Here is all you really need to know about this winter’s meteorological divide between the inundated East and the parched West: photo-10

The map shows a line just east of the 100th meridian that divides America into a wet half and a dry half, a map that has remained essentially unchanged since Americans began aggressively settling the west 150 years ago. John Wesley Powell, who navigated the Colorado River despite having lost his right arm at Shiloh, argued then that the West was far too dry for intensive development. But his prescient words were drowned out by Charles Dana Wilber’s crackpot theory that “rain follows the plow.”

And so, in southeast Nevada, which gets 4.2 inches of rain a year, we built the sprawling city of Las Vegas, home to two million people and endless fountains.
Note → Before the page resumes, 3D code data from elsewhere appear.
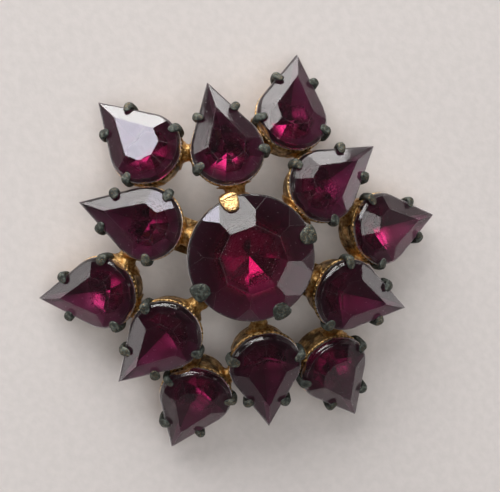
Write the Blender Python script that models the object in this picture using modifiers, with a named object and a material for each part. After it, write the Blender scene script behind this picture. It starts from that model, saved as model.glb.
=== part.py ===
"""Domed brooch: one round stone and a ring of twelve pear stones, in claw cups on a pin bar.

Every stone sits in its own stamped brass cup, which holds it by four claws. The cups lie on
a dome in two rings, an inner one and a lower, wider outer one, and lean outwards. A strap
bent to the dome is soldered across the backs of three cups. It carries the hinge of the pin
and a hook with a roll-over safety sleeve.

Frame: +Z out of the face of the brooch, +Y towards its top, origin under its middle at the
height of the cups that it lies on. Lengths are in metres, written as millimetres times MM.
"""

import math

import bmesh
import bpy
from mathutils import Matrix, Vector

MM = 0.001

# Stones: the round one, and the pear, whose round end is an arc that runs on into a point.
ROUND_RADIUS = 8.0 * MM
ROUND_CROWN = 2.3 * MM
ROUND_PAVILION = 4.3 * MM
ROUND_TABLE = 4.3 * MM
ROUND_SIDES = 8
ROUND_FIRST_FACET = 22.5
PEAR_RADIUS = 4.6 * MM
PEAR_TIP = 9.1 * MM
PEAR_CROWN = 1.4 * MM
PEAR_PAVILION = 3.3 * MM
# A girdle lies evenly about its plane, but the pear's is a taller band that rises above it.
GIRDLE = 0.35 * MM
PEAR_GIRDLE_TOP = 0.45 * MM
# Corners of the pear's table: reach from the middle of the arc, and angle from the point.
PEAR_TABLE = ((5.35 * MM, 0), (2.5 * MM, 77), (2.1 * MM, 125), (1.8 * MM, 180))
PEAR_PAVILION_ANGLES = (98, 139)
STEEP_FACET_DEPTH = 0.52

# Cups: a wall that leans in towards an open back, under a rim that the stone rests on.
CUP_WALL = 0.45 * MM
ROUND_CUP_DEPTH = 5.0 * MM
PEAR_CUP_DEPTH = 4.5 * MM
CUP_LEAN_IN = 0.9 * MM
RIM_INSET = 0.05 * MM
RIM_BAND = 0.5 * MM
RIM_STEP = 0.2 * MM
PEAR_CUP_NOSE = 1.6 * MM
STONE_SEAT_GAP = 0.12 * MM
# Beads of solder that join the cups' walls, at a depth below the girdle.
SOLDER_RADIUS = 0.7 * MM
SOLDER_DEPTH = 1.7 * MM
SOLDER_SIDES = 8
SOLDER_GAP = 0.15 * MM

# Claws: flat wire that stands on the cup's wall and is folded over the edge of the stone.
CLAW_THICK = 0.5 * MM
CLAW_WIDE = 1.25 * MM
CLAW_REACH = 0.85 * MM
CLAW_GAP = 0.12 * MM
CLAW_ROOT = 1.3 * MM
CLAW_TIP_TAPER = 0.7
ROUND_CLAW_WIDE = 2.5 * MM
ROUND_CLAW_REACH = 1.6 * MM
ROUND_CLAW_ANGLES = (25, 115, 215, 303)
SIDE_CLAW_FROM_TIP = 4.1 * MM
SHOULDER_CLAW_ANGLE = 110

# The dome: space between neighbouring girdles, drop of each ring below the round stone, and
# lean of its cups.
INNER_SPACE = 1.1 * MM
INNER_DROP = 2.3 * MM
INNER_LEAN = 21
OUTER_SPACE = 0.7 * MM
OUTER_DROP = 4.7 * MM
OUTER_LEAN = 31
FIRST_BEARING = 134
ROUND_STONE_SHIFT = Vector((0.3 * MM, 0.6 * MM, 0))
# The settings are soldered by eye. For each, clockwise from the top left: degrees off its
# even bearing, degrees that it is turned on its stem, and how far it lies off its ring.
HAND_SET = (
    ("outer_1", 0.5, 3, 0.1 * MM),
    ("inner_1", -1.5, 5, 0.4 * MM),
    ("outer_2", 0, 8, 0.3 * MM),
    ("inner_2", 2.5, -9, -0.2 * MM),
    ("outer_3", 0, -1, -0.3 * MM),
    ("inner_3", -0.5, 4, 0.1 * MM),
    ("outer_4", -2, -10, 0.1 * MM),
    ("inner_4", -0.5, -4, 0),
    ("outer_5", 0, -1, 0.2 * MM),
    ("inner_5", 1.5, 5, 0.1 * MM),
    ("outer_6", 2, -4, -0.2 * MM),
    ("inner_6", -2, 4, -0.3 * MM),
)
HINGE_SETTING = "inner_6"
CATCH_SETTING = "inner_3"

# Pin bar, pin and catch. The bar's ends run on past the middles of the cups above them.
BAR_WIDE = 4.4 * MM
BAR_THICK = 0.9 * MM
BAR_PAST_CUP = 1.9 * MM
BAR_CORNER = 1.2 * MM
PIN_BELOW_BAR = 2.4 * MM
PIN_RADIUS = 0.4 * MM
PIN_POINT = 3.0 * MM
PIN_POINT_FLAT = 0.2 * MM
PIN_PAST_CATCH = 3.2 * MM
HINGE_FROM_END = 3.6 * MM
CATCH_FROM_END = 4.0 * MM
BARREL_RADIUS = 0.95 * MM
BARREL_LENGTH = 2.0 * MM
RIVET_RADIUS = 0.42 * MM
RIVET_HEAD_RADIUS = 0.8 * MM
RIVET_HEAD = 0.35 * MM
EAR_THICK = 0.6 * MM
EAR_RADIUS = 1.2 * MM
EAR_ROOT = 3.6 * MM
RUNNING_GAP = 0.08 * MM
SIDE_GAP = 0.15 * MM
SLOT_GAP = 0.12 * MM
SLEEVE_WALL = 0.45 * MM
SLEEVE_FLANGE = 0.5 * MM
SLEEVE_FLANGE_PROUD = 0.3 * MM
SLEEVE_TAB_REACH = 2.0 * MM
SLEEVE_TAB_WIDE = 1.0 * MM
SLEEVE_TAB_THICK = 0.4 * MM
SLEEVE_TAB_ANGLE = 30
HOOK_WALL = 0.45 * MM
HOOK_LENGTH = 2.2 * MM
HOOK_POST_WIDE = 2.0 * MM

ARC_STEPS = 14
GIRDLE_STEPS = 18
NOSE_STEPS = 5
ROUND_STEPS = 32
BORE_STEPS = 20
WIRE_STEPS = 12
SMALL_ARC_STEPS = 6
DOME_STEPS = 3
CUT_PAST = 1.0 * MM
SHARP_ANGLE = 32


# Scene, materials and the small tools that every piece uses.
for leftover in list(bpy.data.objects):
    bpy.data.objects.remove(leftover)

parts = bpy.data.collections.new("brooch")
guides = bpy.data.collections.new("guides")
bpy.context.scene.collection.children.link(parts)
bpy.context.scene.collection.children.link(guides)


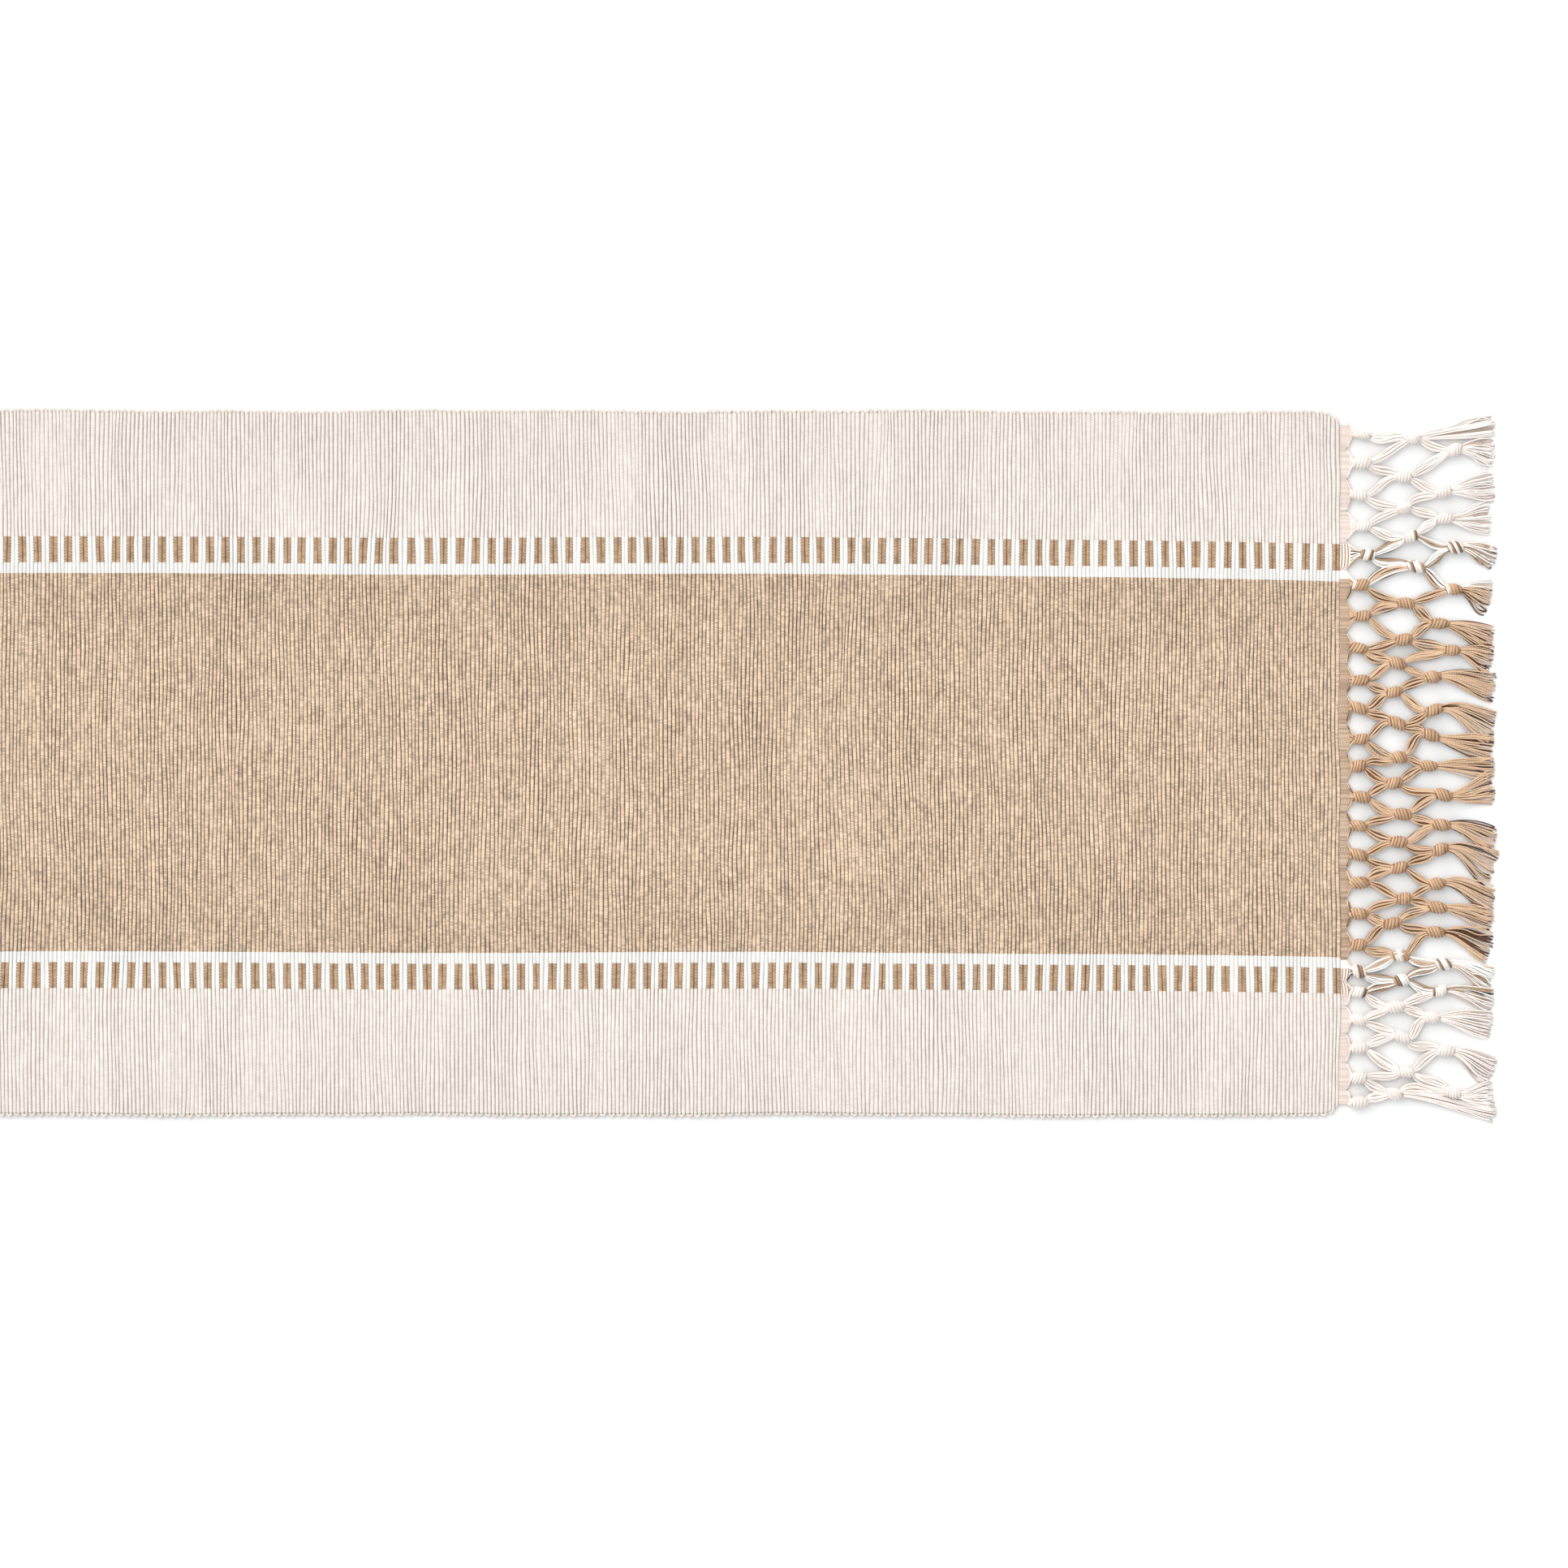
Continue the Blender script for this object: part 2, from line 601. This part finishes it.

And in California, where the worst drought in memory threatens drinking water supplies and agricultural production, we have created in the desert of the San Joaquin Valley “one of the world’s most productive agricultural regions” by extracting so much groundwater that the land itself is sinking.

Through a long history of damming, drilling, diversions, and water grabs, we have dried up the West’s rivers and extracted its ground water at rates that, it’s now clear, are unsustainable. Over the years, prophets have tried to tell us so – Wallace Stegner in Beyond the Hundredth Meridian (1954), John McPhee in Encounters with the Archdruid (1977), and Marc Reisner in Cadillac Desert (1993) – but we didn’t listen.